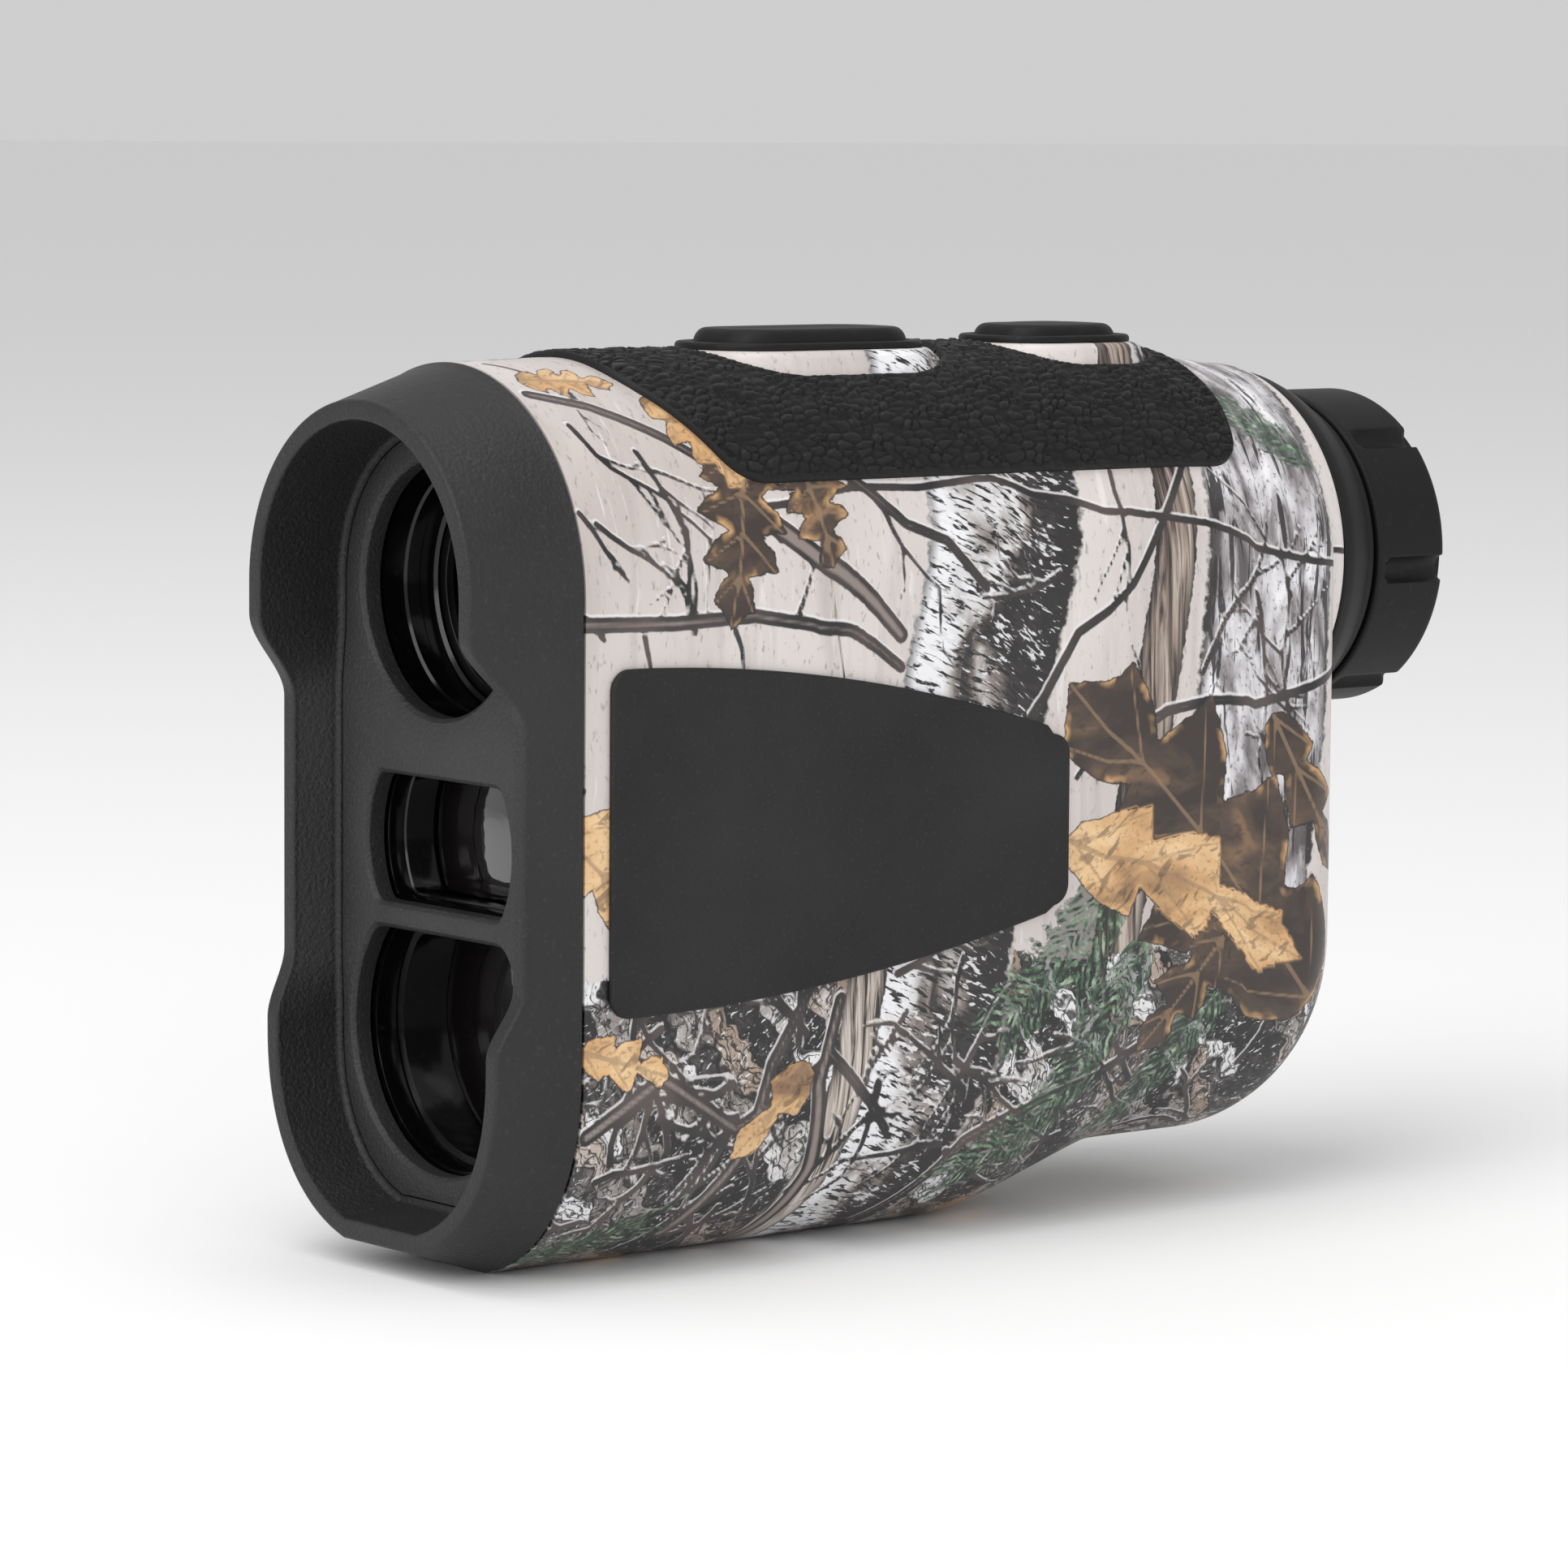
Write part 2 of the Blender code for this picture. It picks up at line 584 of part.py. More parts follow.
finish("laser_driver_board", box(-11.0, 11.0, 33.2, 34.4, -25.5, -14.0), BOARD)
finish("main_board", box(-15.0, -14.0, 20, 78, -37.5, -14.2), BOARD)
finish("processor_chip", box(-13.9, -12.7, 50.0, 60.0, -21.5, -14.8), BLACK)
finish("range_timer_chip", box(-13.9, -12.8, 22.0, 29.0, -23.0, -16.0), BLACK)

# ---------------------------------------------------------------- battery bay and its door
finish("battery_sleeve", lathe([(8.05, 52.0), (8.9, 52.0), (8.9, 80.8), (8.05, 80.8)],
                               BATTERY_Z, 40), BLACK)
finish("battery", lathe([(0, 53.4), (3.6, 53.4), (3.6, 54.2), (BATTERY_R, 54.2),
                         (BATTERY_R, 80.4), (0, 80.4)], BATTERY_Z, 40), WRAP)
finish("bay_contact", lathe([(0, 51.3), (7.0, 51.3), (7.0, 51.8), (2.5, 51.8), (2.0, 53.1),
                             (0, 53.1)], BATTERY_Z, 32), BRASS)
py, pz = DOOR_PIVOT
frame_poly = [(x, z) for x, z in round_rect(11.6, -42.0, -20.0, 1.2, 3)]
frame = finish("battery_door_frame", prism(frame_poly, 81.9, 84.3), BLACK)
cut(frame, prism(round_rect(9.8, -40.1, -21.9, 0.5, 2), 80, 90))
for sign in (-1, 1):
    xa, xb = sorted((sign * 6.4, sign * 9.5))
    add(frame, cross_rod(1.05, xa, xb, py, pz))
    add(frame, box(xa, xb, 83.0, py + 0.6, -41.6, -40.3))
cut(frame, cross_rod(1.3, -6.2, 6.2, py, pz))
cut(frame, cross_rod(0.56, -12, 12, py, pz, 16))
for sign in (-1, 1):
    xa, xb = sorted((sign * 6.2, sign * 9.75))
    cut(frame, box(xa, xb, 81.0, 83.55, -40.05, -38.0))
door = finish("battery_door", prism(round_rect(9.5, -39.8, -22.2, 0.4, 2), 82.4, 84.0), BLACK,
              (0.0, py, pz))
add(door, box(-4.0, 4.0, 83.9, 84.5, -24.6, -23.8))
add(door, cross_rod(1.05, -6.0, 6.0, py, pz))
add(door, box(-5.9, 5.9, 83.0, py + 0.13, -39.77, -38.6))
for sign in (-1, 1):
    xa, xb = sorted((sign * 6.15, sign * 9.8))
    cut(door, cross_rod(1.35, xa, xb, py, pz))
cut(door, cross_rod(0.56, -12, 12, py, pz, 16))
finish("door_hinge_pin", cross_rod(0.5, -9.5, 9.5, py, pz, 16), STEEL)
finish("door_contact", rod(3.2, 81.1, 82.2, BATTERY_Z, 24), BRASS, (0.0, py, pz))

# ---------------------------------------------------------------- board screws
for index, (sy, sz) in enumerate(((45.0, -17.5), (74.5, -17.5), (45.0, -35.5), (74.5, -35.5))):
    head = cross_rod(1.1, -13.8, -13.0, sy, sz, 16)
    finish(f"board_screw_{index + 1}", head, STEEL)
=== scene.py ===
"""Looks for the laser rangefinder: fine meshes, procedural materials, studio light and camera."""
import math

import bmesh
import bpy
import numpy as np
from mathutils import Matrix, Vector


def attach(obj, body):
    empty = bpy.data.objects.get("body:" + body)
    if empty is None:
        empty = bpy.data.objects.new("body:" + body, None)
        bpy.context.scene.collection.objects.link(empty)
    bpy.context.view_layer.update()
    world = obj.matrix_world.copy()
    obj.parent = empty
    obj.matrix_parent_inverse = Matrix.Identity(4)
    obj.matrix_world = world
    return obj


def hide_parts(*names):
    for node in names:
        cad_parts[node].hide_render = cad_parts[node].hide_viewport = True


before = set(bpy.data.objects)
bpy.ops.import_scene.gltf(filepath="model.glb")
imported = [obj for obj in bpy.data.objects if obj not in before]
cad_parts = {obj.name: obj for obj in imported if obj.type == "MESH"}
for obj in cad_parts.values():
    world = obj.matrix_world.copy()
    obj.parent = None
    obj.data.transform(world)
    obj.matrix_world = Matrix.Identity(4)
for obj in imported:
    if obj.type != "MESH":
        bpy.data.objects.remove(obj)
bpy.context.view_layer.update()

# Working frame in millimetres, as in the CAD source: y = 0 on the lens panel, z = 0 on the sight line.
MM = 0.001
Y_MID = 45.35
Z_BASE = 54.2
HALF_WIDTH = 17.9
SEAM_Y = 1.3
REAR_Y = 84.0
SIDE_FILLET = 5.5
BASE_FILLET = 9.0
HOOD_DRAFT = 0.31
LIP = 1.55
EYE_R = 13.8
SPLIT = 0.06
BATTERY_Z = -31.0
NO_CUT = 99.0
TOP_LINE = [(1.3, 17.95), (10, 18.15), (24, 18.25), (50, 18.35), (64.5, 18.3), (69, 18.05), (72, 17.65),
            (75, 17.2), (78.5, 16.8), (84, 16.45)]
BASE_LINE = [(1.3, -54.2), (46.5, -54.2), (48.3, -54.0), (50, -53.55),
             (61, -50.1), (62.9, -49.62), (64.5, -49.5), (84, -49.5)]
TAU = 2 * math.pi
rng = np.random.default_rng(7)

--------

__Exercise directions__: Nothing beyond the lines starting at the line containing "add(frame, box(xa, xb, 83.0, py" and ending at the line containing "imported = [obj" is to be reproduced; reproduce those lines exactly, both ends included.

__Task result__:
    add(frame, box(xa, xb, 83.0, py + 0.6, -41.6, -40.3))
cut(frame, cross_rod(1.3, -6.2, 6.2, py, pz))
cut(frame, cross_rod(0.56, -12, 12, py, pz, 16))
for sign in (-1, 1):
    xa, xb = sorted((sign * 6.2, sign * 9.75))
    cut(frame, box(xa, xb, 81.0, 83.55, -40.05, -38.0))
door = finish("battery_door", prism(round_rect(9.5, -39.8, -22.2, 0.4, 2), 82.4, 84.0), BLACK,
              (0.0, py, pz))
add(door, box(-4.0, 4.0, 83.9, 84.5, -24.6, -23.8))
add(door, cross_rod(1.05, -6.0, 6.0, py, pz))
add(door, box(-5.9, 5.9, 83.0, py + 0.13, -39.77, -38.6))
for sign in (-1, 1):
    xa, xb = sorted((sign * 6.15, sign * 9.8))
    cut(door, cross_rod(1.35, xa, xb, py, pz))
cut(door, cross_rod(0.56, -12, 12, py, pz, 16))
finish("door_hinge_pin", cross_rod(0.5, -9.5, 9.5, py, pz, 16), STEEL)
finish("door_contact", rod(3.2, 81.1, 82.2, BATTERY_Z, 24), BRASS, (0.0, py, pz))

# ---------------------------------------------------------------- board screws
for index, (sy, sz) in enumerate(((45.0, -17.5), (74.5, -17.5), (45.0, -35.5), (74.5, -35.5))):
    head = cross_rod(1.1, -13.8, -13.0, sy, sz, 16)
    finish(f"board_screw_{index + 1}", head, STEEL)
=== scene.py ===
"""Looks for the laser rangefinder: fine meshes, procedural materials, studio light and camera."""
import math

import bmesh
import bpy
import numpy as np
from mathutils import Matrix, Vector


def attach(obj, body):
    empty = bpy.data.objects.get("body:" + body)
    if empty is None:
        empty = bpy.data.objects.new("body:" + body, None)
        bpy.context.scene.collection.objects.link(empty)
    bpy.context.view_layer.update()
    world = obj.matrix_world.copy()
    obj.parent = empty
    obj.matrix_parent_inverse = Matrix.Identity(4)
    obj.matrix_world = world
    return obj


def hide_parts(*names):
    for node in names:
        cad_parts[node].hide_render = cad_parts[node].hide_viewport = True


before = set(bpy.data.objects)
bpy.ops.import_scene.gltf(filepath="model.glb")
imported = [obj for obj in bpy.data.objects if obj not in before]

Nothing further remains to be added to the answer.